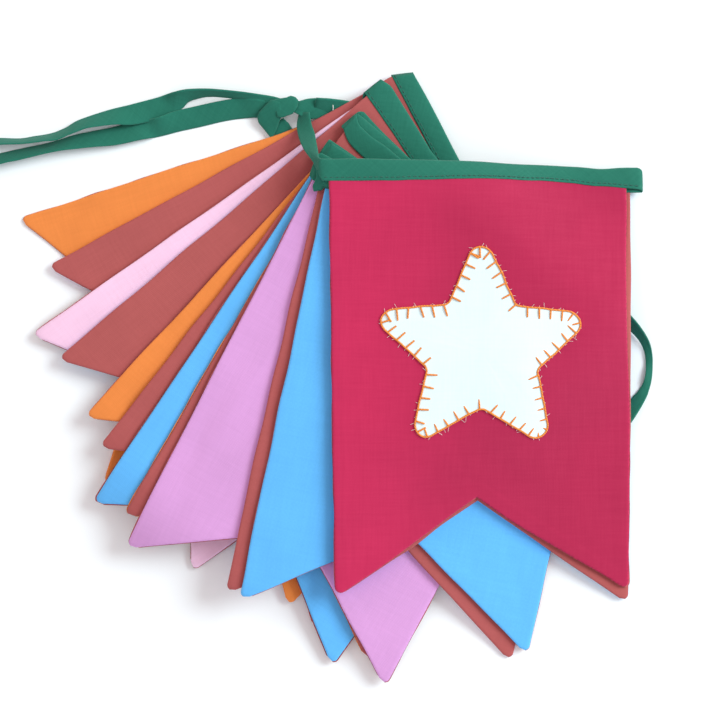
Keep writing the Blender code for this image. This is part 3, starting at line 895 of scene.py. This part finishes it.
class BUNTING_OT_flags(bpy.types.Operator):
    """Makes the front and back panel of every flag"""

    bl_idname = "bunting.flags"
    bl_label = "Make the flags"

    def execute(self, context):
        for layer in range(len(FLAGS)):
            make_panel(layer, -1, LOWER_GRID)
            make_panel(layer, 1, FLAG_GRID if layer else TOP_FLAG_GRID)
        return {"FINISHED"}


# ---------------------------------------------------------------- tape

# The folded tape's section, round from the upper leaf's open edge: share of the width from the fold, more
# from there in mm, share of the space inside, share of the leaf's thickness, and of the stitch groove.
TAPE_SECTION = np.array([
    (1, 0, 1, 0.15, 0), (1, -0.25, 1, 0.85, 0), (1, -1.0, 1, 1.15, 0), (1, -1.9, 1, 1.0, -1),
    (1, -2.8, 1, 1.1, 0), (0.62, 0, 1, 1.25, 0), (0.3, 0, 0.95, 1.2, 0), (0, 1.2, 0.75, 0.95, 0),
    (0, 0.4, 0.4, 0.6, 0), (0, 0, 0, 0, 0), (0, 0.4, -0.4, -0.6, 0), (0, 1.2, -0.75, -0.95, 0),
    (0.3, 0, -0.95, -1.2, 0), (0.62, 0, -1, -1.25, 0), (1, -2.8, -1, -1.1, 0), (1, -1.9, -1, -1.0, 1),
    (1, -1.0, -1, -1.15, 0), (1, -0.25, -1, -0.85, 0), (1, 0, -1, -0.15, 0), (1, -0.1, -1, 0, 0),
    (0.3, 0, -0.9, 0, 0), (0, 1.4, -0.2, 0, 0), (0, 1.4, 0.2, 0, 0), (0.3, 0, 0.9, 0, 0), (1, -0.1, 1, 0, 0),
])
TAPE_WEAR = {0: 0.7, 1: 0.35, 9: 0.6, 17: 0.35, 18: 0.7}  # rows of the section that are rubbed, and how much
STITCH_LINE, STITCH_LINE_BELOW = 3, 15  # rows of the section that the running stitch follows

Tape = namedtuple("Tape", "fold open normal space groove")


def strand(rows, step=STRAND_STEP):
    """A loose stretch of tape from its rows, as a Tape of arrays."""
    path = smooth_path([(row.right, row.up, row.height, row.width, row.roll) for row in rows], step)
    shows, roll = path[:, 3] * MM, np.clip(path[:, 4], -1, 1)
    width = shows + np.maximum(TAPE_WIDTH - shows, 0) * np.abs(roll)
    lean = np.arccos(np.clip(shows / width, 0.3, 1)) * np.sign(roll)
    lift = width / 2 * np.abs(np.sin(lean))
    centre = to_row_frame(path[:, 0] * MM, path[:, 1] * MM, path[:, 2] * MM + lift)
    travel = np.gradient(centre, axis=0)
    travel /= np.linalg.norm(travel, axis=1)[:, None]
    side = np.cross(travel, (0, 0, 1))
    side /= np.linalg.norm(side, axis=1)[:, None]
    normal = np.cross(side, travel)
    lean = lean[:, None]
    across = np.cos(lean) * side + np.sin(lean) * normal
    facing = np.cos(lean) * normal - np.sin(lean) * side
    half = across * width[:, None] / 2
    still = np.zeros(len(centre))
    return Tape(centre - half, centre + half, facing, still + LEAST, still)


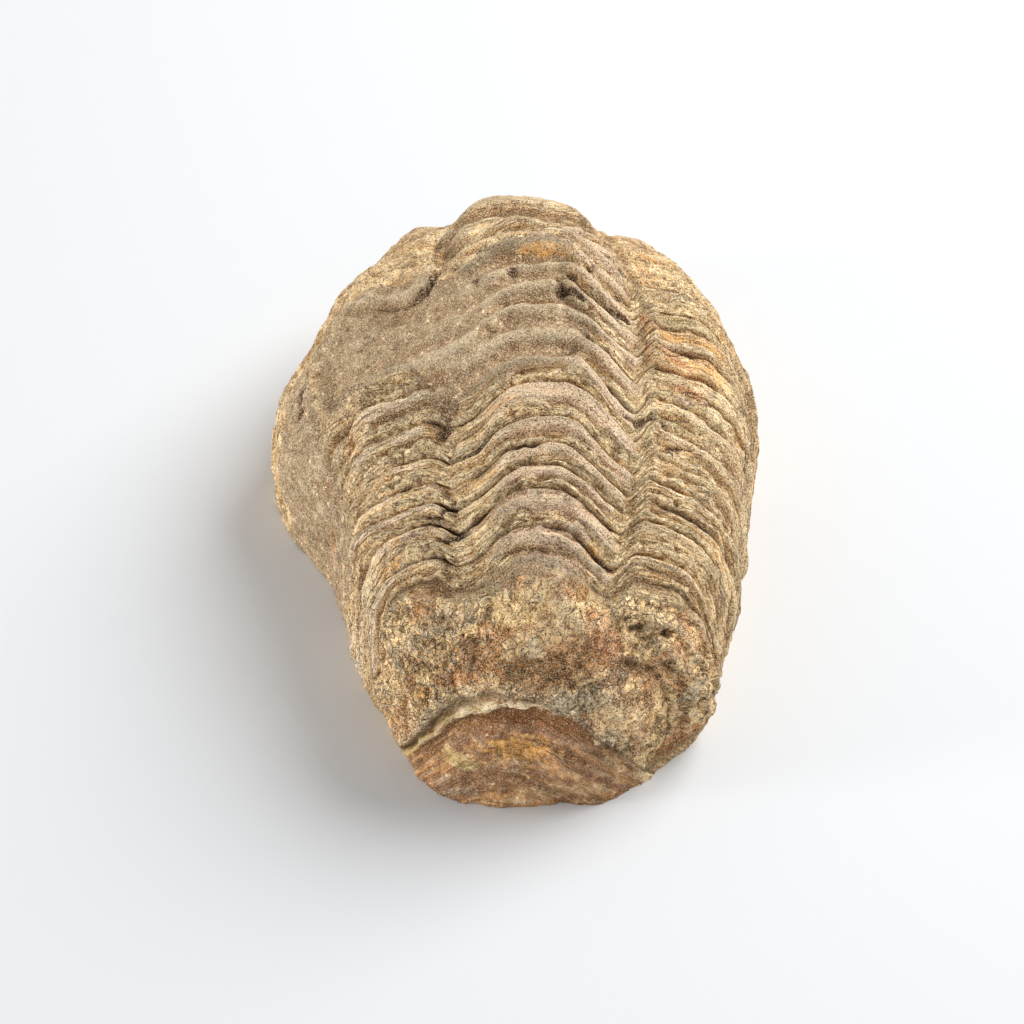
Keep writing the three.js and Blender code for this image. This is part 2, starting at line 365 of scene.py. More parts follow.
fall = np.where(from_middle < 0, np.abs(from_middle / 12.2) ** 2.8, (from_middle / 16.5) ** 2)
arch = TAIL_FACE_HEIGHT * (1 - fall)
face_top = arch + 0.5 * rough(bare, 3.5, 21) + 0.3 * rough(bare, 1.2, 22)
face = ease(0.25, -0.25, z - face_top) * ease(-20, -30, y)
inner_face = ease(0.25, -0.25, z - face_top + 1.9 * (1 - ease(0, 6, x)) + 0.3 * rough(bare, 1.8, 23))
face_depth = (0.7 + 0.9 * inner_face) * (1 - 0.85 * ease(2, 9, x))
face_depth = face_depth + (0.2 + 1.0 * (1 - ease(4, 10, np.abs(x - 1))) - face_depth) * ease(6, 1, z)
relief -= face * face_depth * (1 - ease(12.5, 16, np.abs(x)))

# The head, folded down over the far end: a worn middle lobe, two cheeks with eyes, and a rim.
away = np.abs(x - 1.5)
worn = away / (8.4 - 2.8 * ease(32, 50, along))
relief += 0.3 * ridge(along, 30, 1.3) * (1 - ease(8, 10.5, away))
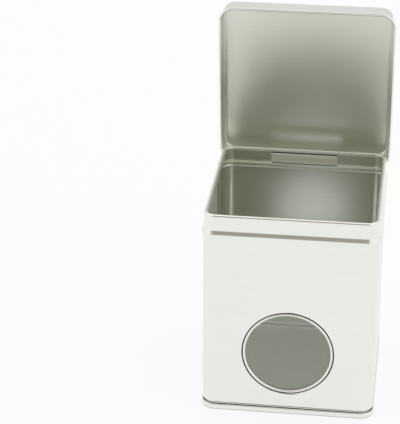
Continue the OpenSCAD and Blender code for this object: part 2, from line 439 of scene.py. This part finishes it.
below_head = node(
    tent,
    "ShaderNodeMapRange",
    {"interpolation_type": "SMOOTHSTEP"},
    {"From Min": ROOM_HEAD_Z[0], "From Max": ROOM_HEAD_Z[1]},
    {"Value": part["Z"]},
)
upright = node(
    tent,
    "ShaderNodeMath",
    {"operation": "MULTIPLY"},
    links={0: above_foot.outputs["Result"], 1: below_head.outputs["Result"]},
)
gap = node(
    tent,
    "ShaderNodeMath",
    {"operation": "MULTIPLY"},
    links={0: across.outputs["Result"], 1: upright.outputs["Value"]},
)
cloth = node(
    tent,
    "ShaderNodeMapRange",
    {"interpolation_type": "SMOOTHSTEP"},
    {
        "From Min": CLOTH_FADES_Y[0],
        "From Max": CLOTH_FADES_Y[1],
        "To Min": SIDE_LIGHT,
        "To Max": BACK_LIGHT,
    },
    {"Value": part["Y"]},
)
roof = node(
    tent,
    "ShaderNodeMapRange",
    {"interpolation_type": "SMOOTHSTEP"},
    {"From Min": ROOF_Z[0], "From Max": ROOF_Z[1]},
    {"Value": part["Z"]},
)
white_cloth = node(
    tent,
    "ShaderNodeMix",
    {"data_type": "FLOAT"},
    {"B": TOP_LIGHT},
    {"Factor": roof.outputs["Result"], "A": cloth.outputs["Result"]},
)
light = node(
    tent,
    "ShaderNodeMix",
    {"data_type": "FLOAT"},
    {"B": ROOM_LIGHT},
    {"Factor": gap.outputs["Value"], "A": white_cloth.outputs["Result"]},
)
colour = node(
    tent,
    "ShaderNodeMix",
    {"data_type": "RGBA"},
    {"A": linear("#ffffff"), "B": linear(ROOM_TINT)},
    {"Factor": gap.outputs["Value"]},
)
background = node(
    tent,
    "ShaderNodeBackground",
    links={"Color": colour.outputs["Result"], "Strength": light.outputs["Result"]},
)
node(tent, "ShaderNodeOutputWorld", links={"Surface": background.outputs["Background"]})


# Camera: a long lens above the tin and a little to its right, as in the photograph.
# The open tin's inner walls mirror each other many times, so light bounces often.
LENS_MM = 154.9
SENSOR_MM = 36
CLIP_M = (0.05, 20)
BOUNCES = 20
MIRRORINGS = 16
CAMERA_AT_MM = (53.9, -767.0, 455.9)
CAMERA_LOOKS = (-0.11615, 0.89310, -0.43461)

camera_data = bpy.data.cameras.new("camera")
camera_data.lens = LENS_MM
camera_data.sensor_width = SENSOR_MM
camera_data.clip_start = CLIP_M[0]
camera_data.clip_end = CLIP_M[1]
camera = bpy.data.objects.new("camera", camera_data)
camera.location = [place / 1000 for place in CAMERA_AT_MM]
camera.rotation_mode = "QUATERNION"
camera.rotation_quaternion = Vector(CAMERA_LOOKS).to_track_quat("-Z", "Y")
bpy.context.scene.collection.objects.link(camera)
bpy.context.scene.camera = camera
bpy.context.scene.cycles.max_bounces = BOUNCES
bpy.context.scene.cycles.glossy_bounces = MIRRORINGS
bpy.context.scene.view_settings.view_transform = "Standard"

--

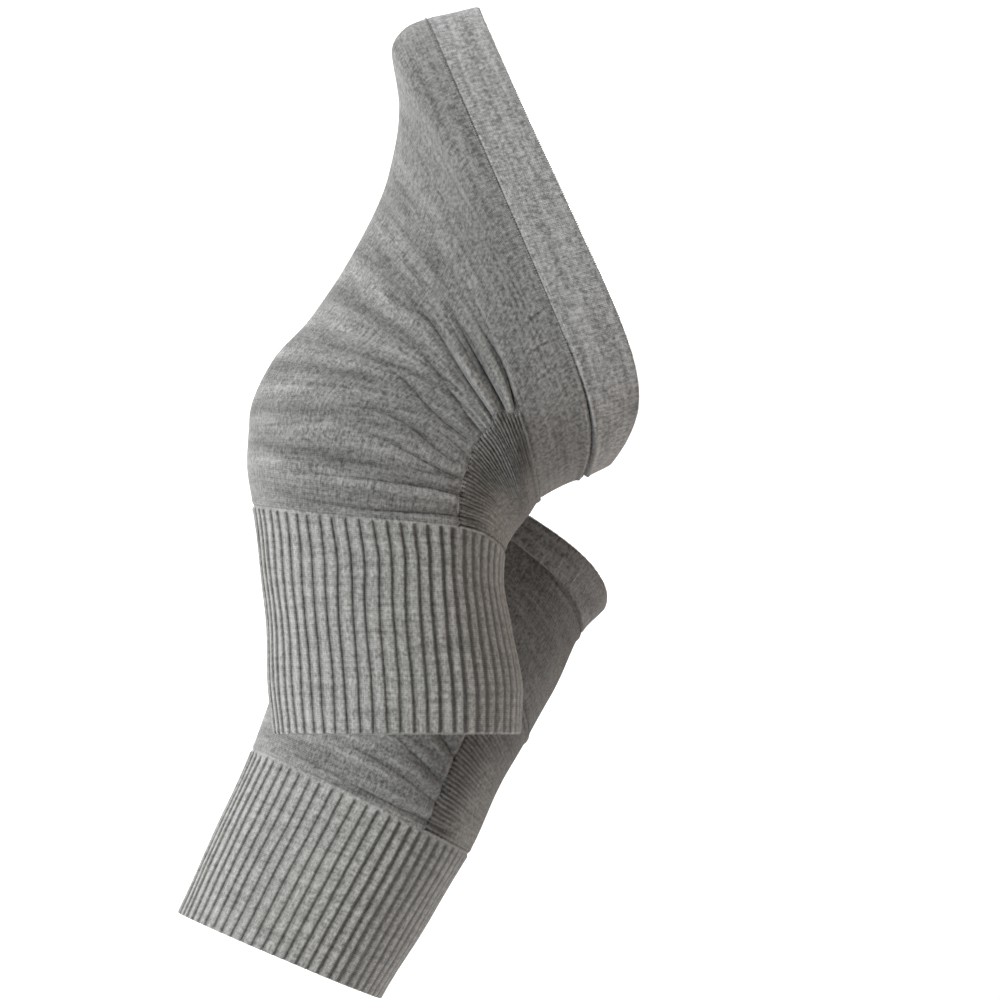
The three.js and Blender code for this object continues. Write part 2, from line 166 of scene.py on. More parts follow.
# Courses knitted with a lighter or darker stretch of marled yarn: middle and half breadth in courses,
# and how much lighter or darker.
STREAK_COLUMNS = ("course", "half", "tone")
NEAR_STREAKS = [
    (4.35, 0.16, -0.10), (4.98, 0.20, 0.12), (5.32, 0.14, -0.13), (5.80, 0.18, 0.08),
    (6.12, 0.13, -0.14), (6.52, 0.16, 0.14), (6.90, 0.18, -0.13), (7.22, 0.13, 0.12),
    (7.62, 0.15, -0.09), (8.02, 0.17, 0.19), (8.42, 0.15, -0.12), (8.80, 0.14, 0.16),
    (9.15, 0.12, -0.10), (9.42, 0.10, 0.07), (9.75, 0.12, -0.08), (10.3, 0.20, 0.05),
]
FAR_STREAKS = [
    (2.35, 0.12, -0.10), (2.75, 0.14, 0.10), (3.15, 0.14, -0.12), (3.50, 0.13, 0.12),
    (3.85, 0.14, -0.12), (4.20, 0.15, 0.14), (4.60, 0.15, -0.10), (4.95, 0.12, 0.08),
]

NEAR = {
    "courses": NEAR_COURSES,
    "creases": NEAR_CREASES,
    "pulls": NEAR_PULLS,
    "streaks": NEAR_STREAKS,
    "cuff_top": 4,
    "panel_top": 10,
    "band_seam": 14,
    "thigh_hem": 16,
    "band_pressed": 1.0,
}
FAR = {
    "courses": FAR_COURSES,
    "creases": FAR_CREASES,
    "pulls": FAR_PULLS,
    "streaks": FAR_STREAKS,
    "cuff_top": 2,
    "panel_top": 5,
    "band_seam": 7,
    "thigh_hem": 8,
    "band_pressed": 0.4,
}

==

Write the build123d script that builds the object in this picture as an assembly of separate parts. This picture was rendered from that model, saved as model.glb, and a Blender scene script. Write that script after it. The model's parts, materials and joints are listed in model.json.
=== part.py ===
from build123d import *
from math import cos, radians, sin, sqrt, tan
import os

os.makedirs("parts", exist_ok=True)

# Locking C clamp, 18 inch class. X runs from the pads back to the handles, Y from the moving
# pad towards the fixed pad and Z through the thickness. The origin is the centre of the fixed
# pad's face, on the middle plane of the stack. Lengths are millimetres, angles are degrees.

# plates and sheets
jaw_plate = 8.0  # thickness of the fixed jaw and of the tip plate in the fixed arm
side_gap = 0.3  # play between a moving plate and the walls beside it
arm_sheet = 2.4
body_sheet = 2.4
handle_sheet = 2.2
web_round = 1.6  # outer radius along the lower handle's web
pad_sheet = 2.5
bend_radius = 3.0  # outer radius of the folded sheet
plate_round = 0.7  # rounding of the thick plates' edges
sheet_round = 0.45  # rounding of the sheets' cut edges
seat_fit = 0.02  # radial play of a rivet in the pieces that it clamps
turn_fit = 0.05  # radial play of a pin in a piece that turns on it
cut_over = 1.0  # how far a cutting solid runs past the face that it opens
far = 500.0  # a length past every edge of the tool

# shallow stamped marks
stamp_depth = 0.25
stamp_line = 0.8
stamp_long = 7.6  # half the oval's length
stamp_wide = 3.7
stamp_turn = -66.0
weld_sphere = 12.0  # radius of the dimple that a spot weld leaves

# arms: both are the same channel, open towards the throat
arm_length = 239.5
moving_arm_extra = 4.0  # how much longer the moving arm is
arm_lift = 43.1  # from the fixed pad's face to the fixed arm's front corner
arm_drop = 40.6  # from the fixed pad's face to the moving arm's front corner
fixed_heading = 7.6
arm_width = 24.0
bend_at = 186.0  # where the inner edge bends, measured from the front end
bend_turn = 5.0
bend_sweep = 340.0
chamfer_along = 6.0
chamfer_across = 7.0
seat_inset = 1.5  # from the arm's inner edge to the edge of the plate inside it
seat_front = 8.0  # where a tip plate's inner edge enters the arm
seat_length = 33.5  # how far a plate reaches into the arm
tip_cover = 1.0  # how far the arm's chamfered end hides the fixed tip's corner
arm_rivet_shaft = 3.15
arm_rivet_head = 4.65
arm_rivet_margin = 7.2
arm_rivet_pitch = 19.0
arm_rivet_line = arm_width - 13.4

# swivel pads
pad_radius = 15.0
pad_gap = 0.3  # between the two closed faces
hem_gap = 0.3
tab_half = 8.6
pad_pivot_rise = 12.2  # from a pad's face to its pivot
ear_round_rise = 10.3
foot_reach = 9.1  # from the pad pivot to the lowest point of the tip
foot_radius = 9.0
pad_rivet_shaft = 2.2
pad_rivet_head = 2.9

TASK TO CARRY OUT
Give again, word for word, the lines starting at the line that has "Keep writing the three.js" and ending at the line that has "relief += 0.3", with both of those lines included and nothing else.

THE OUTPUT
Keep writing the three.js and Blender code for this image. This is part 2, starting at line 365 of scene.py. More parts follow.
fall = np.where(from_middle < 0, np.abs(from_middle / 12.2) ** 2.8, (from_middle / 16.5) ** 2)
arch = TAIL_FACE_HEIGHT * (1 - fall)
face_top = arch + 0.5 * rough(bare, 3.5, 21) + 0.3 * rough(bare, 1.2, 22)
face = ease(0.25, -0.25, z - face_top) * ease(-20, -30, y)
inner_face = ease(0.25, -0.25, z - face_top + 1.9 * (1 - ease(0, 6, x)) + 0.3 * rough(bare, 1.8, 23))
face_depth = (0.7 + 0.9 * inner_face) * (1 - 0.85 * ease(2, 9, x))
face_depth = face_depth + (0.2 + 1.0 * (1 - ease(4, 10, np.abs(x - 1))) - face_depth) * ease(6, 1, z)
relief -= face * face_depth * (1 - ease(12.5, 16, np.abs(x)))

# The head, folded down over the far end: a worn middle lobe, two cheeks with eyes, and a rim.
away = np.abs(x - 1.5)
worn = away / (8.4 - 2.8 * ease(32, 50, along))
relief += 0.3 * ridge(along, 30, 1.3) * (1 - ease(8, 10.5, away))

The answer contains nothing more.